Whereas my family's opinion of me has little actual impact on what I do with my life, it’s a little weightier to my beau. There are several reasons for this, I guess: he feels he owes them money, they've helped him through college, and maybe most of it boils down to the fact he's the youngest. He's never been taken seriously by most of his family. And maybe after forty years of it, he's started to wonder if they might be right, a family form of battered wife syndrome, after awhile you start to believe it. ...maybe you should second guess yourself... Ok Ok... maybe that was a tad severe... .. But not by much.

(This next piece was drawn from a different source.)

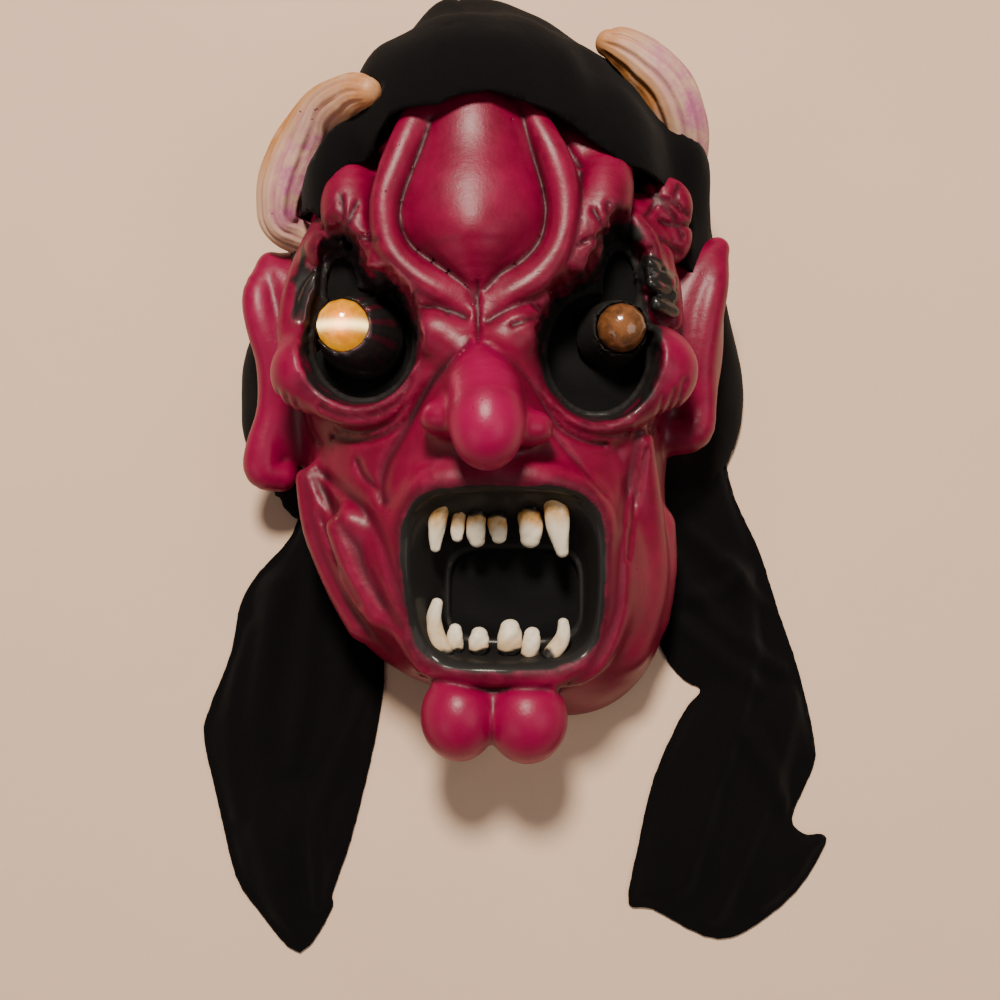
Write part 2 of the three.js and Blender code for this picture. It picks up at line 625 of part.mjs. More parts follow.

So, how, or why even, do I love him? I don’t expect to, or want to change him. I’m not trying to save him etc. It’s simply because he is a good man; his hearts in the right place. This is not the first time the family dragon has roared out of it's cave and started demanding sacrifice "for your own good, for the good of the family", He's stood up and slayed the dragon before. He'll do it again when needed, I have faith in him.

He asked me, "If we do postpone will you think less of me? Will it change the relationship?"

All I can say is this: I don't know, I doubt it. But, I do know I don't want him to marry me out of spite, just to prove a point. I don't want him to marry me because I used my love and our life as leverage in some perverse tug of war. I refuse to give ultimatums, and I refuse to respond to them; they show a lack of respect, or trust. I'll leave the heavy handed bullying to his sister. She's seems better at it.

All that I'm concerned about is our family: Niki, James, Jennifer and Les. That's it, That's all.

Niki is the reason, at least my reason. She is worth postponing our wedding. If she wants to be there when we marry, she will be. So I wait.